Collins: In addition to the “altar” themes, the image of an “erupting sun” appears a few places in the book. It’s not a spoiler alert to say that Rae, facing a terminal illness at the end of her life, commits a murder suicide bombing that appears as an “sun erupting.” She takes the life of the CEO of a fossil fuel corporation for his role in delaying responses to climate disruption. That is how the story begins. But the erupting sun is also the heat waves, the extreme weather events, that are visited on people around the world – as well as the possibilities of solar energy.

The book is partially set in Jamaica Plain, and fictionalizes several local Jamaica Plain and local things — can you tell us what JP and local things you included and why?

Collins: Rae and her life partner Reggie live in Jamaica Plain from roughly 1987 to 2016 and are shaped by the neighborhood. They live in a triple decker on Paul Gore Street, have a community garden plot, and are active in the vibrant life of the neighborhood. They have a “Menino pizza” at Bella Luna and Reggie’s softball team adjourns to Doyle’s Café after games. And Rae is involved with organizing Wake Up the Earth and also active in eviction blockades organized by City Life/Vida Urbana. There is even a map in the book of Jamaica Plain created by Casey Williams, who created many other nifty maps of Jamaica Plain and Roslindale (see accompanying map).

Map of Jamaica Plain created by Casey Williams in Chuck Collins’ book Altar to an Erupting Sun.

Are there real present and past Jamaica Plain residents as characters in the book? Did you get permission to include them in the book?

Collins: Several real people appear, with their permission. Femke Rosenbaum, one of the founders of Spontaneous Celebrations, enlists Rae to help organize the Wake Up the Earth parade and festival (spelled “Femka” in the novel). Laura the librarian at the Connelly is Laura Foner, now retired. The fictional Rae is a bookworm and frequent visitor to the Connelly branch. One character is named after a leader in the Haitian community named Carline Desire who is one of my local heroines. Rae and Reggie get to know the late Rev. Terry Burke and eventually join First Church Unitarian Universalist at the monument. Terry’s family gave me permission to name him and he is someone who is on my personal altar. The late Boston University professor Howard Zinn appears a few times and Nathan Phillips, also from BU, is in the book, fighting gas infrastructure projects.
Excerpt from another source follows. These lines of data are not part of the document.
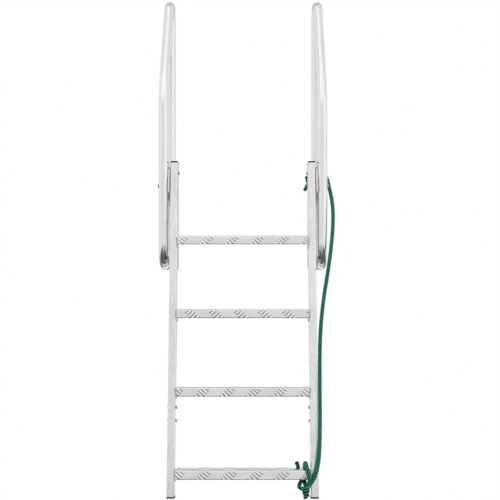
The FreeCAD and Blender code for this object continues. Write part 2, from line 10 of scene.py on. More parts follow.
import bmesh
import bpy
from mathutils import Matrix, Vector
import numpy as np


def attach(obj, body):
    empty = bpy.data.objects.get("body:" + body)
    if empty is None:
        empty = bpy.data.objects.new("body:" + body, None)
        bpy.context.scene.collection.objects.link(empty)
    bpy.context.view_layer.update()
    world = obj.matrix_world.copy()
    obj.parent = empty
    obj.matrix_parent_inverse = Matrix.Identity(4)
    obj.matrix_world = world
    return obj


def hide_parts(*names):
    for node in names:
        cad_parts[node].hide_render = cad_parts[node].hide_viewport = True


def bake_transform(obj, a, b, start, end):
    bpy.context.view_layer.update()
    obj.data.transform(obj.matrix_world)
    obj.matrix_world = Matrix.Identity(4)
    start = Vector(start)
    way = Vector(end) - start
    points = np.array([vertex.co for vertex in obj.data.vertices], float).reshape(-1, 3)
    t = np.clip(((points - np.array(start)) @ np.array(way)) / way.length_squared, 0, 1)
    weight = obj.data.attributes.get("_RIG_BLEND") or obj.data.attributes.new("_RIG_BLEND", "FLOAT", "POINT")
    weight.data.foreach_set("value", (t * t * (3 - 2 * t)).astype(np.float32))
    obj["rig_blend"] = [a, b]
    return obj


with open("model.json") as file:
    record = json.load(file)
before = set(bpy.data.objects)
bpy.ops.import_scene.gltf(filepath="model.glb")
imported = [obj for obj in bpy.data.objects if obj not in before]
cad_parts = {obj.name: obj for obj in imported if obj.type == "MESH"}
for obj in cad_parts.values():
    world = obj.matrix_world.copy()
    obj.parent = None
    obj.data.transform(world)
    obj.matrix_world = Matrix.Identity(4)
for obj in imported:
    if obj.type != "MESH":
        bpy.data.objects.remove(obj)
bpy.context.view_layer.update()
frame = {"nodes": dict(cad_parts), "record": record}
nodes = frame["nodes"]

MIDDLE = 0.261
DECK = 0.170
PIVOT = Vector((MIDDLE, -0.064, 0.221))
LEAN = math.radians(7.7)

RAIL_INSIDE = 0.225
END_HALF_DEPTH = 0.0222
HOOP_OUT = 0.2745
HOOP_RADIUS = 0.0175
FAR_LEG = 0.222
BAR_THICKNESS = 0.008

TREAD_DROPS = (0.226, 0.476, 0.736, 1.005)
TREAD_HALF_LENGTH = 0.2215
TREAD_HALF_DEPTH = 0.043
TREAD_LIP = 0.030
TREAD_BACK_LIP = 0.015
TREAD_BEND = 0.0045


def link(obj):
    """Puts an object into the scene."""
    bpy.context.scene.collection.objects.link(obj)
    return obj


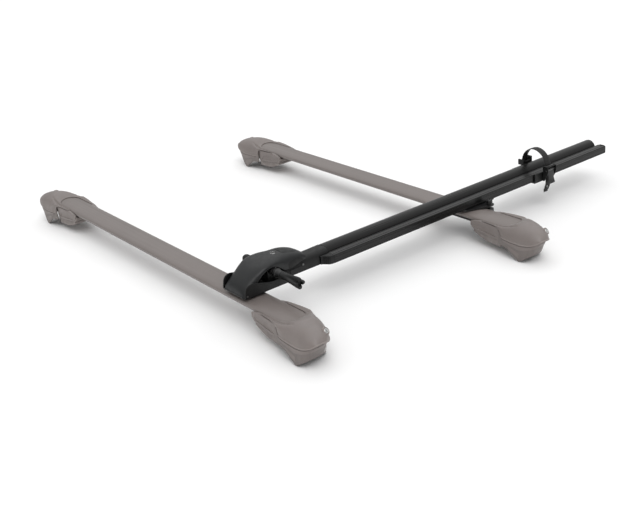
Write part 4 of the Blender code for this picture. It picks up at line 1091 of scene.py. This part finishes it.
def sky():
    """White surroundings, brighter overhead than at the horizon."""
    world = bpy.data.worlds.new("studio")
    world.use_nodes = True
    tree = world.node_tree
    background = tree.nodes["Background"]
    place = tree.nodes.new("ShaderNodeTexCoord")
    split = tree.nodes.new("ShaderNodeSeparateXYZ")
    height = tree.nodes.new("ShaderNodeMapRange")
    for socket, number in (("From Min", 0.0), ("From Max", 1.0), ("To Min", 0.32), ("To Max", 1.15)):
        height.inputs[socket].default_value = number
    tree.links.new(place.outputs["Generated"], split.inputs["Vector"])
    tree.links.new(split.outputs["Z"], height.inputs["Value"])
    tree.links.new(height.outputs["Result"], background.inputs["Strength"])
    background.inputs["Color"].default_value = (1.0, 1.0, 1.0, 1.0)
    bpy.context.scene.world = world


def lamp(name, place, angle, strength):
    """A broad soft light that shines from its place to the middle of the floor."""
    light = bpy.data.lights.new(name, "SUN")
    light.angle = math.radians(angle)
    light.energy = strength
    made = add_object(name, light)
    made.location = place
    made.rotation_euler = (-Vector(place)).to_track_quat("-Z", "Y").to_euler()


def camera():
    lens = bpy.data.cameras.new("camera")
    lens.lens, lens.sensor_width = LENS, 36.0
    lens.clip_end = 3 * FLOOR_REACH
    holder = add_object("camera", lens)
    forward = CAMERA_AIM.normalized()
    turn = Quaternion(forward, CAMERA_ROLL) @ forward.to_track_quat("-Z", "Y")
    holder.matrix_world = Matrix.Translation(CAMERA_PLACE) @ turn.to_matrix().to_4x4()
    scene = bpy.context.scene
    scene.camera = holder
    scene.view_settings.view_transform = "Standard"
    scene.view_settings.look = "None"


def studio():
    floor()
    sky()
    lamp("key", (-0.7, -1.6, 2.6), 40, 0.95)
    lamp("fill", (1.6, 1.6, 2.6), 70, 0.25)
    camera()


def main():
    bars = (("front", FRONT_X, FRONT_LEFT_TIP_Y), ("rear", REAR_X, REAR_LEFT_TIP_Y))
    for bar, bar_x, left_tip in bars:
        crossbar(f"{bar}_crossbar_skin", bar_x, RIGHT_TIP_Y, left_tip, f"{bar}_bar")
        foot(f"{bar}_right", bar_x, RIGHT_TIP_Y, -1)
        foot(f"{bar}_left", bar_x, left_tip, 1)
    tray()
    head_base()
    head_lid()
    skewer()
    rear_clamp()
    wheel_strap()
    studio()


main()
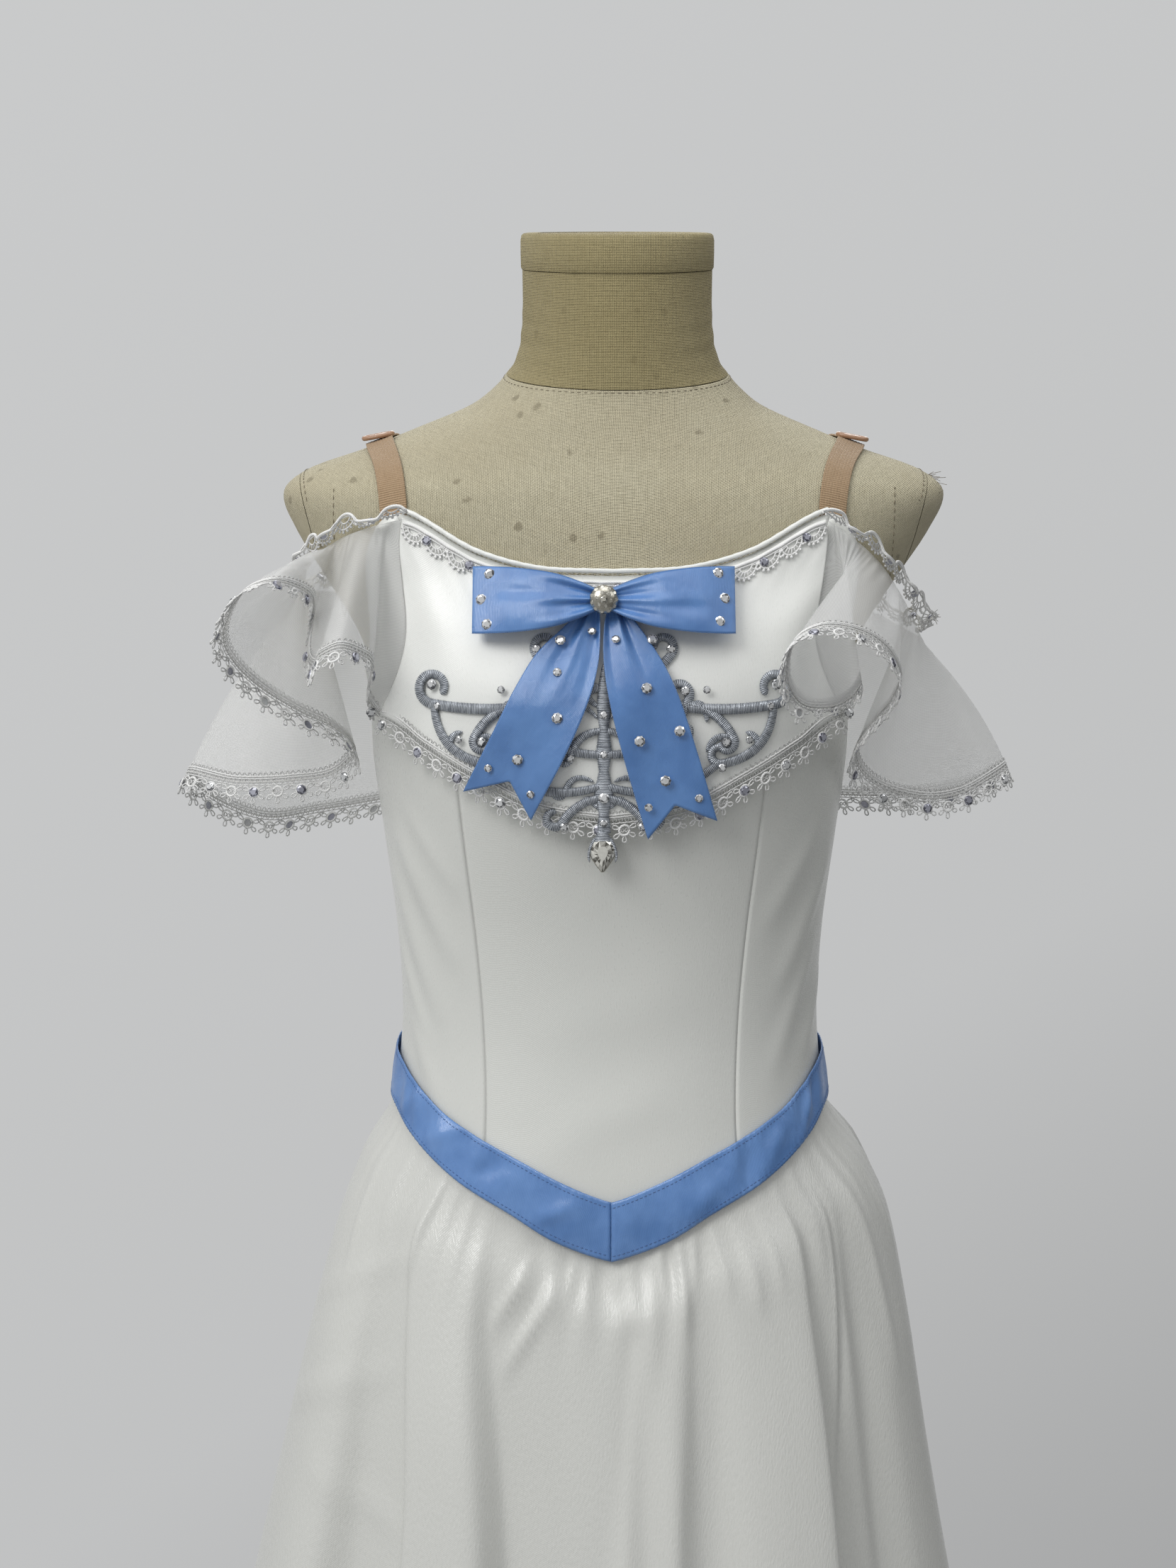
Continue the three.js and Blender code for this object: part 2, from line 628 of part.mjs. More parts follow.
// Narrow rolled edge along the neckline, over the bodice's top
function bindingGrid(back) {
  const side = back ? BERTHA_SIDE.backTop : BERTHA_SIDE.frontTop;
  const from = back ? side : -side;
  const to = back ? 360 - side : side;
  return makeGrid(1, 14, (drop, share) => {
    const angle = turned(lerp(from, to, share));
    return onForm(angle, edge('neck', angle) + 3.8 - drop * 2.9, BODICE_OUT);
  });
}
addMesh('neckline_binding_front', wall(bindingGrid(false), 2.6, -1), SATIN);
addMesh('neckline_binding_back', wall(bindingGrid(true), 2.6, -1), SATIN);

// Elastic line at the top of each sleeve: share of its length, distance out from the middle, place
const ELASTIC_LEFT = [
  { share: 0.15, out: 127, y: -63, z: 1196 },
  { share: 0.3, out: 144, y: -53, z: 1190 },
  { share: 0.42, out: 158, y: -37, z: 1181 },
  { share: 0.52, out: 167, y: -14, z: 1172 },
  { share: 0.62, out: 170, y: 10, z: 1167 },
  { share: 0.75, out: 162, y: 36, z: 1165 },
  { share: 0.88, out: 140, y: 62, z: 1166 },
];
const ELASTIC_RIGHT = [
  { share: 0.12, out: 126, y: -65.5, z: 1191 },
  { share: 0.26, out: 143, y: -53, z: 1177 },
  { share: 0.38, out: 156, y: -34, z: 1162 },
  { share: 0.5, out: 167, y: -14, z: 1147 },
  { share: 0.6, out: 172, y: 6, z: 1140 },
  { share: 0.73, out: 166, y: 32, z: 1145 },
  { share: 0.87, out: 142, y: 60, z: 1158 },
];
// Folds of each sleeve from the bust to the back: hem point, place on the elastic, puff of the cloth
const SLEEVE_LEFT = [
  { share: 0.05, out: 127, y: -68, z: 1107, puff: 0 },
  { share: 0.1, out: 123, y: -84, z: 1125, puff: 1 },
  { share: 0.13, out: 128, y: -100, z: 1131, puff: 2 },
  { share: 0.17, out: 137, y: -110, z: 1134, puff: 3 },
  { share: 0.21, out: 147, y: -106, z: 1130, puff: 2 },
  { share: 0.24, out: 152, y: -86, z: 1125, puff: 1 },
  { share: 0.265, out: 159, y: -59, z: 1130, puff: 0 },
  { share: 0.29, out: 158, y: -56, z: 1147, puff: 1 },
  { share: 0.325, out: 155, y: -86, z: 1161, puff: 4 },
  { share: 0.36, out: 170, y: -112, z: 1167, puff: 7 },
  { share: 0.4, out: 183, y: -110, z: 1163, puff: 6 },
  { share: 0.43, out: 194, y: -99, z: 1151, puff: 4 },
  { share: 0.455, out: 199, y: -86, z: 1137, puff: 2 },
  { share: 0.475, out: 195, y: -73, z: 1125, puff: 1 },
  { share: 0.49, out: 183, y: -61, z: 1112, puff: 0 },
  { share: 0.5, out: 165, y: -51, z: 1100, puff: 0 },
  { share: 0.51, out: 148, y: -42, z: 1091, puff: 0 },
  { share: 0.52, out: 138, y: -32, z: 1079, puff: 0 },
  { share: 0.53, out: 151, y: -21, z: 1065, puff: 1 },
  { share: 0.555, out: 175, y: -21, z: 1061, puff: 3 },
  { share: 0.59, out: 205, y: -17, z: 1060, puff: 4 },
  { share: 0.64, out: 235, y: 1, z: 1064, puff: 4 },
  { share: 0.71, out: 224, y: 24, z: 1048, puff: 6 },
  { share: 0.79, out: 197, y: 38, z: 1036, puff: 5 },
  { share: 0.88, out: 167, y: 54, z: 1039, puff: 4 },
];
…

There are many other characters drawn from real people –and local readers may be able to guess who some of the fictionalized characters are! 

The environment and climate change are very near and dear to your heart — when and why did they become important to you?

Collins: While most of my day job is focused on wealth inequality and the racial economic divide (I’m co-editor of Inequality.org), I’ve been involved in climate change issues for over 15 years. In Altar, I tell the story of the fight against the construction of the West Roxbury Lateral Pipeline that brings fracked gas from PA to Boston and on to export terminals. Over 200 people were arrested trying to stop this unnecessary new fossil fuel infrastructure project, many from JP (including three of my family members). Walking around Wake Up the Earth this year, you could see the flourishing number of organizations working for economic and environmental justice.  

What else would you like to say about the book, yourself, your work, or anything else you’d like readers to know?

Collins: I’m thankful for JP News and our neighborhood-based media outlets. In Altar, the Boston Globe ignores the pipeline fight in West Roxbury – which was true in real life too. But our neighborhood weeklies and online publications provided rigorous reporting. It’s important that we sustain our local media! 

Altar to an Erupting Sun is published this month by Green Writer Press, a fantastic independent publishing house. While I’ve written a number of other (comparatively boring) books about economics and inequality, this is my first novel. I still work at the Institute for Policy Studies, directing the Program on Inequality.

Collins will be signing his book on May 20 2:30-4 pm at Rozzie Bound (739 South St., Roslindale). Collins will also be talking about his book and signing copies at Papercuts (60 South St., Jamaica Plain) on May 25 at 6:30 pm.